-- START OF MATERIAL --

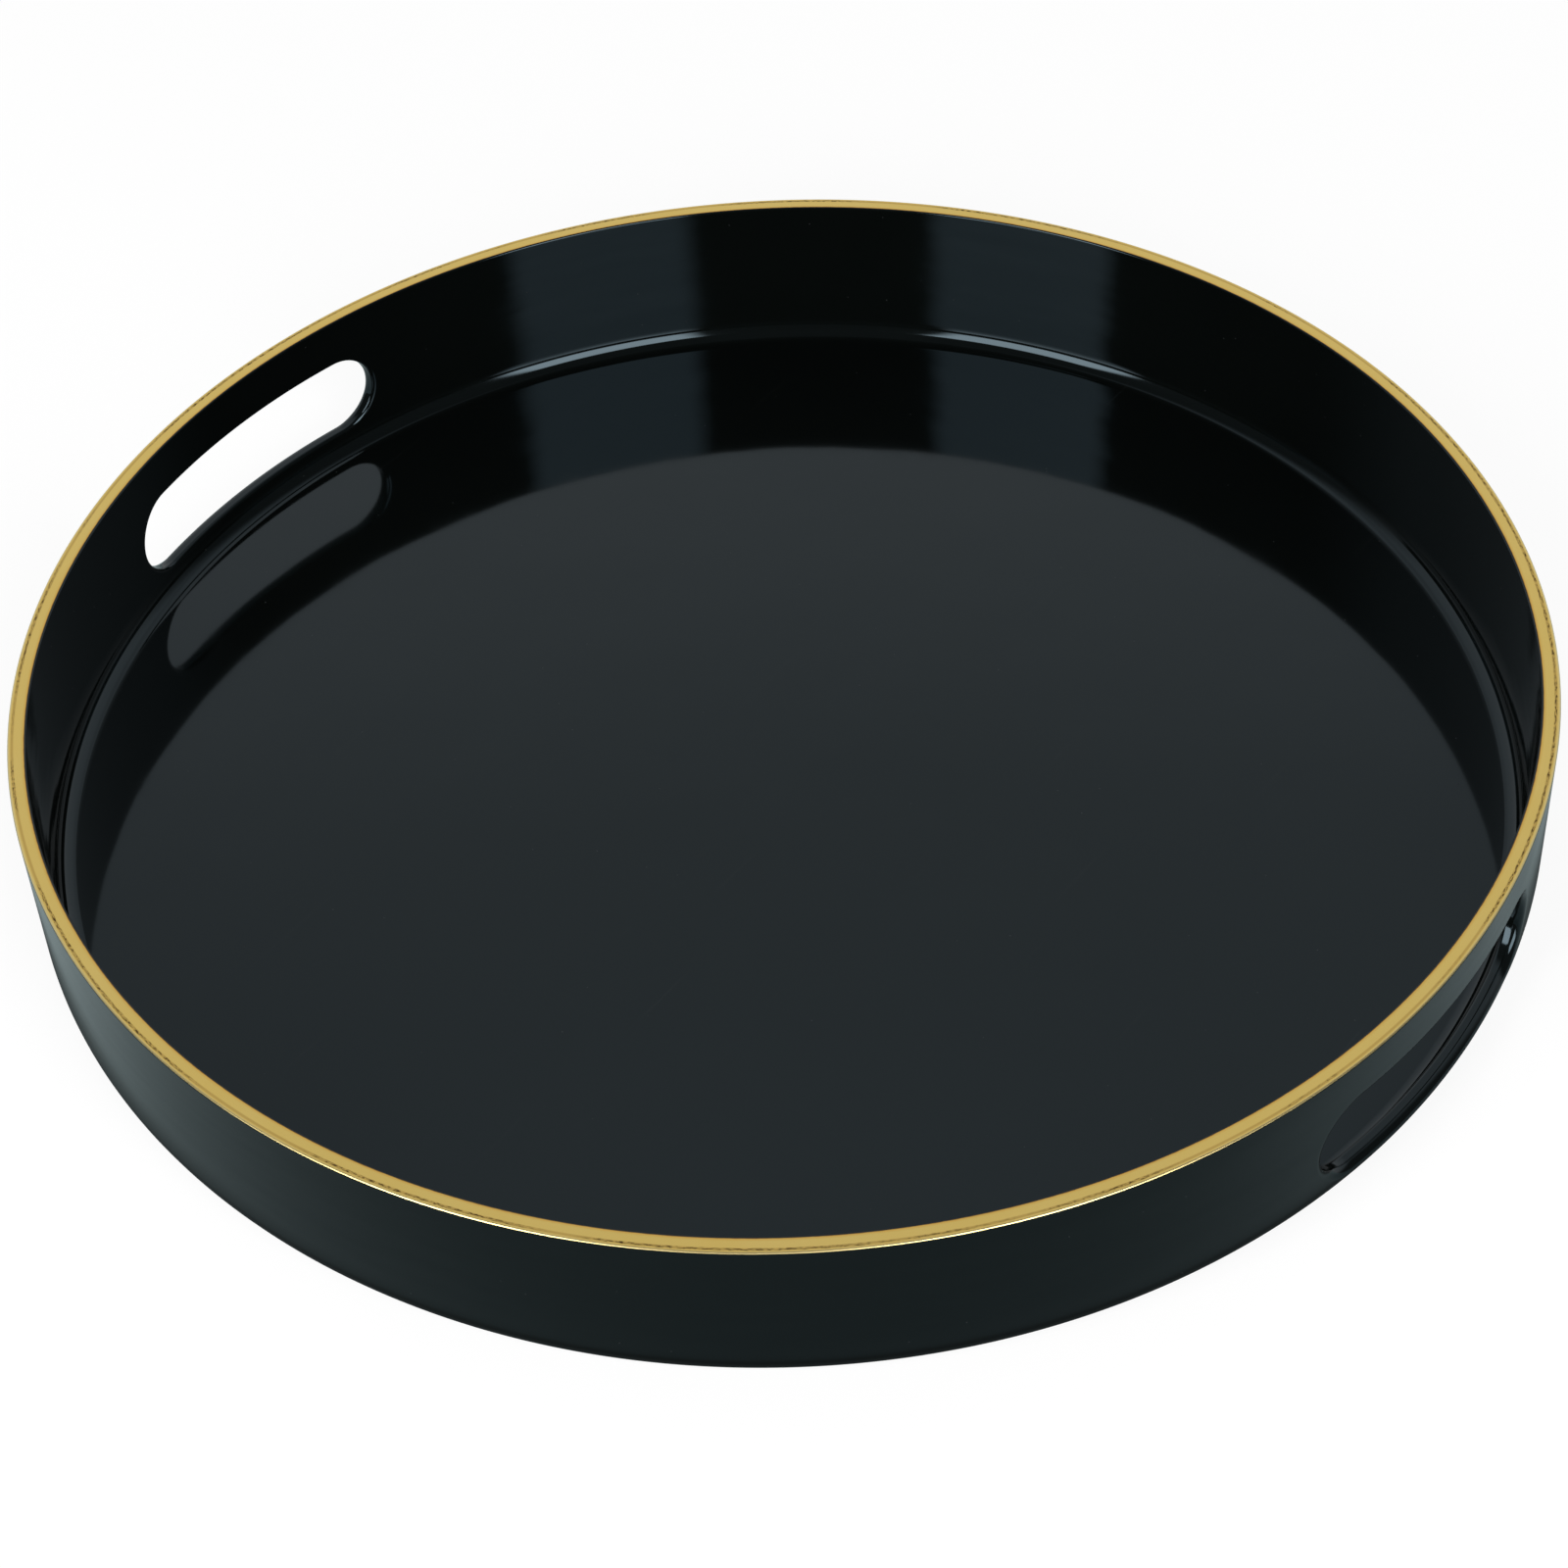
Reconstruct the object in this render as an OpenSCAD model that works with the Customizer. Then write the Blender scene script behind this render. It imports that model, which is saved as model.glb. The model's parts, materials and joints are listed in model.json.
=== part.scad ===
// Round serving tray with two hand holes and a gold foil rim.
// Millimetres, +Z up. The origin is the middle of the plane that the feet stand on.
// The hand holes face along +X and -X.

/* [Tray] */
// Outside diameter of the tray
tray_d = 330; // [250:1:420]
// Height of the moulding, from its underside to the top of the rim
tray_h = 40.5; // [34:0.5:60]
// Thickness of the upright wall
wall_t = 4; // [3:0.1:6]
// Thickness of the floor
floor_t = 2.4; // [2:0.1:4]
// Radius of the outside corner between the wall and the underside
base_r = 9; // [4:0.5:9.5]
// Radius of the fillet between the wall and the serving floor
floor_fillet_r = 4; // [2:0.5:7]

/* [Rim] */
// Radius of the rim's outer edge, which the foil wraps over
rim_outer_r = 0.5; // [0.5:0.1:1.4]
// Radius of the rim's inner edge, which stays bare
rim_inner_r = 0.4; // [0.3:0.1:1]
// Thickness of the foil band
foil_t = 0.2; // [0.1:0.05:0.3]

/* [Hand holes] */
// Length of a hand hole, measured straight from end to end
hole_l = 79; // [60:1:100]
// Height of a hand hole
hole_h = 20; // [16:0.5:22]
// Height of a hand hole's lower edge above the underside of the moulding
hole_lift = 8.5; // [8:0.5:10]

/* [Feet] */
// Diameter of an anti-slip foot
foot_d = 16; // [10:0.5:24]
// Thickness of an anti-slip foot
foot_t = 1.5; // [1:0.1:3]
// Depth of the shallow seat that a foot is stuck into
seat_depth = 0.5; // [0.2:0.1:0.8]
// Gap all round between a foot and the edge of its seat
seat_gap = 0.3; // [0.1:0.1:1]
// Distance from the tray's outer wall in to the middle of a foot
foot_inset = 37; // [25:1:60]
// Radius of a foot's lower edge
foot_edge_r = 0.5; // [0.1:0.1:0.8]

/* [Hidden] */
$fn = 180;

tray_r = tray_d / 2;
inner_r = tray_r - wall_t;
foot_circle_r = tray_r - foot_inset;
foot_drop = foot_t - seat_depth;      // how far the feet lift the moulding
rim_z = foot_drop + tray_h;
floor_z = foot_drop + floor_t;        // the serving floor
hole_mid_z = foot_drop + hole_lift + hole_h / 2;
cut_over = 1;                         // how far a cutter runs past the solid it cuts
rim_fn = 12;                          // a rim edge is so small that three flats make its quarter round
base_fn = 64;
body_colour = [0.03, 0.04, 0.045];
foil_colour = [0.79, 0.66, 0.33];
foot_colour = [0.12, 0.12, 0.12];

// The corner of a square of side r that lies outside a quarter circle of radius r, made with fn sides.
// The sharp corner is at the origin and the quarter circle's middle at [-r, -r].
module corner_offcut(r, fn) {
    difference() {
        translate([-r, -r]) square(r + cut_over);
        translate([-r, -r]) circle(r = r, $fn = fn);
    }
}

// Half section of the upright wall, made smaller by inset at its top and its outer edge.
module wall_section(inset) {
    difference() {
        translate([inner_r, foot_drop]) square([wall_t - inset, tray_h - inset]);
        translate([tray_r - inset, rim_z - inset]) corner_offcut(rim_outer_r - inset, rim_fn);
    }
}

// Half section of the band of foil that lies on the rim and wraps over its outer edge.
module foil_section() {
    intersection() {
        difference() {
            wall_section(0);
            wall_section(foil_t);
        }
        translate([inner_r + rim_inner_r, rim_z - rim_outer_r]) square([wall_t, rim_outer_r]);
    }
}

// Half section of the fillet that joins the wall to the serving floor.
module floor_fillet_section() {
    translate([inner_r, floor_z]) mirror([0, 1]) difference() {
        translate([-floor_fillet_r, -floor_fillet_r]) square(floor_fillet_r);
        translate([-floor_fillet_r, -floor_fillet_r]) circle(r = floor_fillet_r, $fn = base_fn);
    }
}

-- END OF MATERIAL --

### [WHAT YOU HAVE TO DO]
Print, please, the lines from the first line of the material through the line that contains "along +X and -X.", exactly as written and with nothing added.

### [OUTPUT]
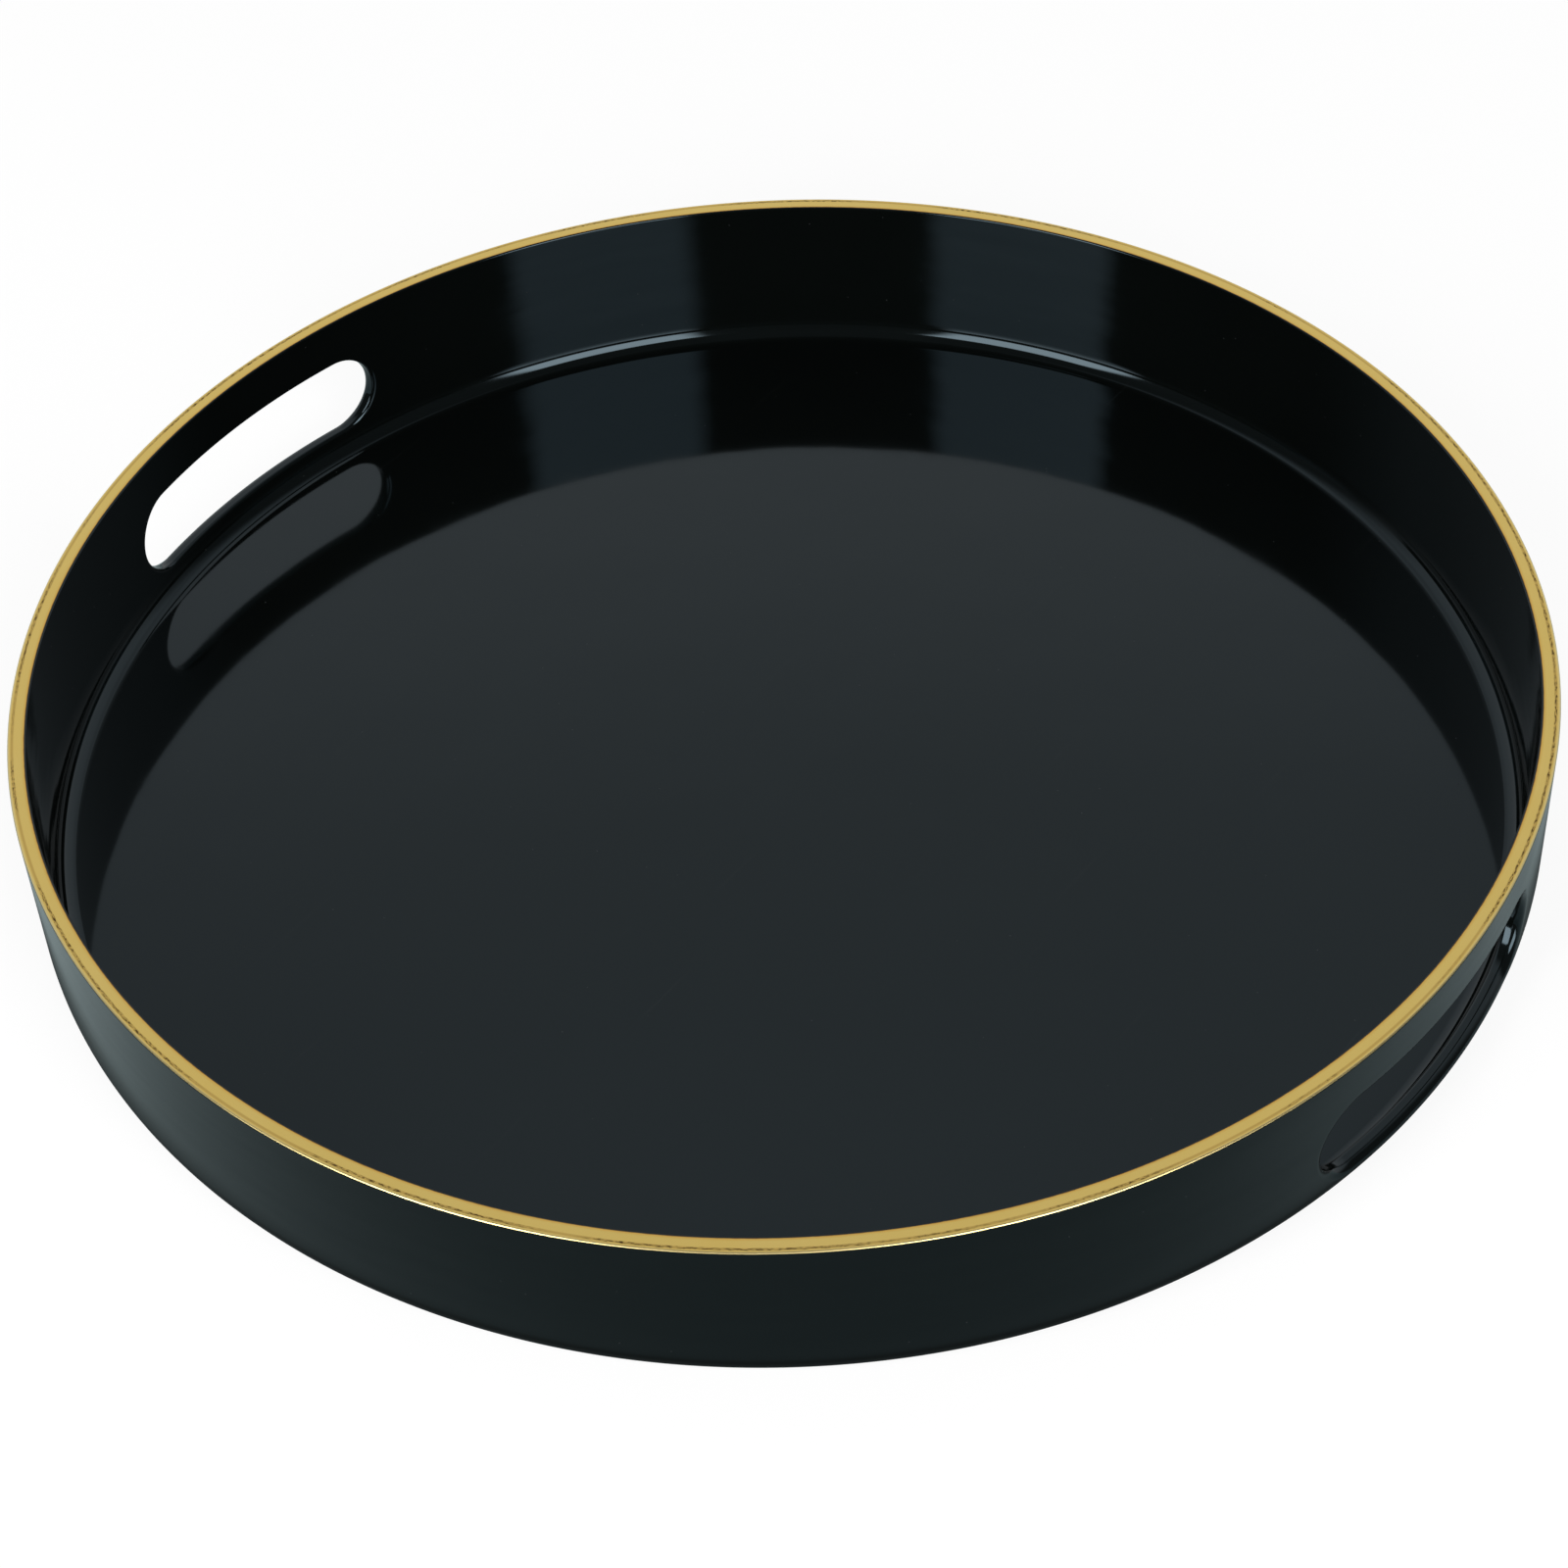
Reconstruct the object in this render as an OpenSCAD model that works with the Customizer. Then write the Blender scene script behind this render. It imports that model, which is saved as model.glb. The model's parts, materials and joints are listed in model.json.
=== part.scad ===
// Round serving tray with two hand holes and a gold foil rim.
// Millimetres, +Z up. The origin is the middle of the plane that the feet stand on.
// The hand holes face along +X and -X.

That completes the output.